Watching this here from Reykjavík it seems that an old fashioned populism is playing a strong role in the local discussion about whaling.

A big part of the local support has been brought about by government PR strategy, the idea that this is about OUR sort of national whaling and OUR NATIONAL SOVEREIGN RIGHT.

The whaling, conducted by just two Icelandic companies, is always called ICELAND or ICELANDIC whaling, as though the whole nation was out there with harpoons and controlled by their primitive killing instinct, slaughtering those “native Icelandic animals”.

International statements and protests unfortunately use the same language.

This is despite the fact that less then 3% of Icelanders say they eat whale meat regularly in a Gallup poll conducted for IFAW in October 2013 and that polls and other research show fading support for the killings.

Even though whale watching is many times more important for Iceland than whaling, the government never talks about OUR whale watching…

The minke whaling is conducted by two boats in total for part of the year and the hunt for endangered fin whales is controlled by one man in his seventies.

The Icelandic nation has very little to do with this activity and shows no interest in it except when national sentiments are stirred up around it because of foreign pressure.

And that brings us back to the EU demarche introduced today, September 15.

Will Reykjavík pay any attention to it?

Now that the whole group of 28 EU States has reinforced its support for an international ban on commercial whaling, will the Icelandic PM again stand up in the Althingi, (a more than 1,000-year-old democratic institution founded where the tectonic plates of North America and Eurasia are visually moving apart), and claim that Europe has no moral ground to criticise ICELAND´S whaling just as he did when President Obama introduced his government’s action and criticised Iceland for undermining international efforts to protect whales?

Whaling plays only a small part in the history of Icelanders. From 1880 and until 1928 there was widespread opposition to the foreign commercial whaling but until then no Icelandic companies conducted industrial whaling.

I haven´t come across any document showing an anti-whaling movement older than the Icelandic one and neither do I know of any earlier legislation than the Icelandic one, banning whaling completely from 1913 until 1928, despite international pressure to lift the whaling ban and allow the big whaling fleets back in.

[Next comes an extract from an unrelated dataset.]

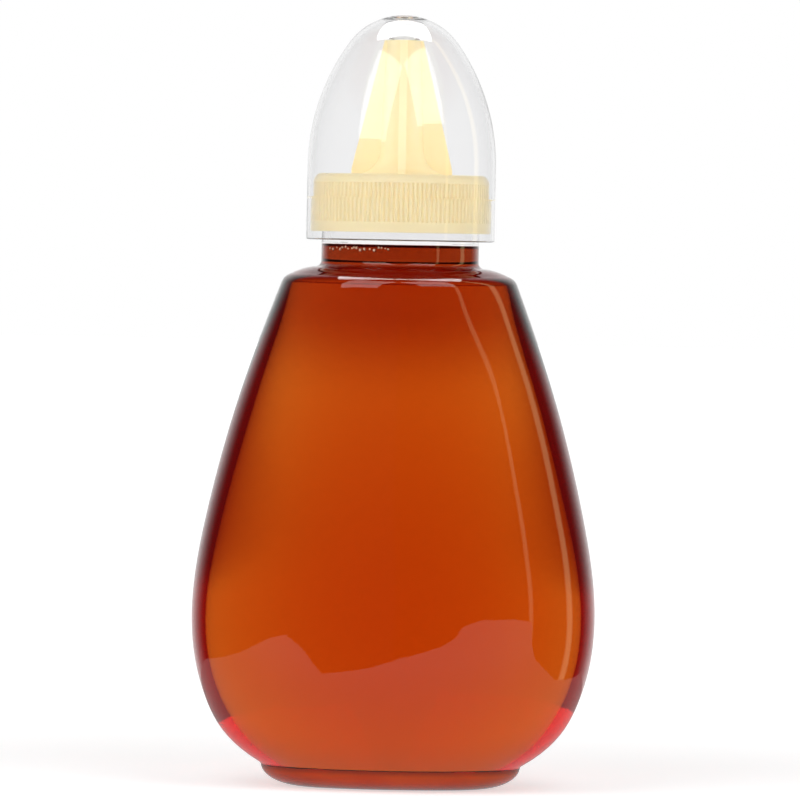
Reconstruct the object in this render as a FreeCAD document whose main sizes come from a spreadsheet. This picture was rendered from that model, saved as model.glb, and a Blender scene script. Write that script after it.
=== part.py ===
import FreeCAD, Part

import os
from math import cos, pi, sin

import Sketcher

# Squeeze dispenser for honey, in millimetres.
# The origin is the middle of the foot on the table, +Z is up, +X is the width and -Y is the front.
# The pieces are a blown bottle with its neck, the filling, a washer, a screw cap with a finned nozzle,
# and a cover. The neck is one moulding with the bottle, and a solid of its own from just over its root.

SIZES = {
    # Outline of the bottle, as widths and depths at a few heights.
    "crease_height": 4.9,
    "crease_width": 57.9,
    "crease_depth": 40.0,
    "heel_rise": 4.5,
    "heel_width": 70.4,
    "heel_depth": 49.0,
    "hip_rise": 8.6,
    "hip_width": 82.2,
    "hip_depth": 56.8,
    "belly_rise": 20.6,
    "belly_width": 90.0,
    "belly_depth": 61.6,
    "waist_rise": 22.7,
    "waist_width": 83.8,
    "waist_depth": 58.6,
    "chest_rise": 25.4,
    "chest_width": 70.6,
    "chest_depth": 52.4,
    "shoulder_rise": 29.1,
    # How much tighter the ends of each outline are than half the depth, as a share of it.
    "end_tightness": 0.1,
    # The rounded shoulder, from one angle in degrees to another, and the shelf that rises to the neck.
    "shoulder_round": 3.2,
    "shoulder_start": 21.0,
    "shoulder_end": 72.5,
    "shoulder_side": 5.75,
    "shoulder_front": 3.9,
    "shelf_fall": 1.65,
    "shelf_side": 2.6,
    "shelf_front": 1.9,
    # The foot curves in under the bottle by this much, and the inside by less.
    "foot_spread": 9.0,
    "foot_inner_spread": 1.2,
    "standing_ring": 11.4,
    "push_up": 1.6,
    "wall": 1.1,
    # Neck of the bottle.
    "neck_radius": 17.55,
    "neck_wall": 1.5,
    "neck_length": 18.25,
    "neck_root_round": 1.4,
    "neck_root_margin": 0.1,
    "lip_round": 0.4,
    # Filling.
    "fill_level": 4.5,
    "fill_gap": 0.1,
    # Washer between the neck and the cap.
    "washer_thickness": 0.8,
    "washer_gap": 0.1,
    "washer_hole_radius": 11.0,
    # Screw cap.
    "thread_room": 1.05,
    "skirt_length": 11.2,
    "skirt_wall": 1.5,
    "plain_rim": 2.3,
    "ledge_height": 7.7,
    "ledge_width": 0.55,
    "plate_thickness": 1.7,
    "cap_round": 1.8,
    "cap_inner_round": 1.2,
    "rib_count": 120,
    "rib_depth": 0.34,
    "rib_bed": 0.15,
    "rib_crest": 0.42,
    "rib_top_margin": 0.15,
    # Nozzle on the cap.
    "nozzle_height": 29.8,
    "nozzle_root_radius": 5.05,
    "nozzle_tip_radius": 3.9,
    "nozzle_flare": 5.7,
    "nozzle_wall": 1.3,
    "channel_mouth_radius": 7.4,
    "channel_flare": 5.7,
    "orifice_radius": 1.7,
    "orifice_length": 1.5,
    "fin_count": 4,
    "fin_thickness": 1.7,
    "fin_root_radius": 11.2,
    "fin_root_step": 1.1,
    "fin_tip_proud": 0.4,
    # Dust cover over the cap.
    "cover_gap": 0.08,
    "cover_wall": 1.0,
    "cover_skirt_wall": 0.82,
    "cover_below_cap": 1.85,
    "cover_headroom": 5.7,
    "cover_side_radius": 46.9,
    "cover_nose_radius": 15.0,
    "seat_gap": 0.1,
    "seat_height": 1.2,
    "seat_taper": 1.6,
    "stub_radius": 3.4,
    "stub_wall": 0.8,
    "stub_gap": 0.25,
}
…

The first Icelandic commercial whaling started only in 1948 or when foreign whaling fleets had driven the right whale around Iceland almost to extinction during 234 years of intense whaling. It is important to know this history in order to sensibly discuss the issue but unfortunately, it has not been taught in Icelandic schools.

Iceland´s struggle for independence in the 19th and 20th Century was marked by anti-whaling sentiments demonstrated at public meetings in north and east Iceland and progressive laws banning whaling.

Now with whale watching at least 10 times more important for Iceland´s economy, ever growing tourism and a clear world opinion for protection of whales, Iceland´s choice should be an easy one. Many of the EU countries now protesting the pointless whaling west of Iceland were much bigger whaling nations than Iceland.

It makes no sense to create a further gap on this issue as Iceland has probably the longest anti-whaling history of them all.

It is in everybody´s interests that we learn from history and make sensible decisions based on real interests, both human and natural.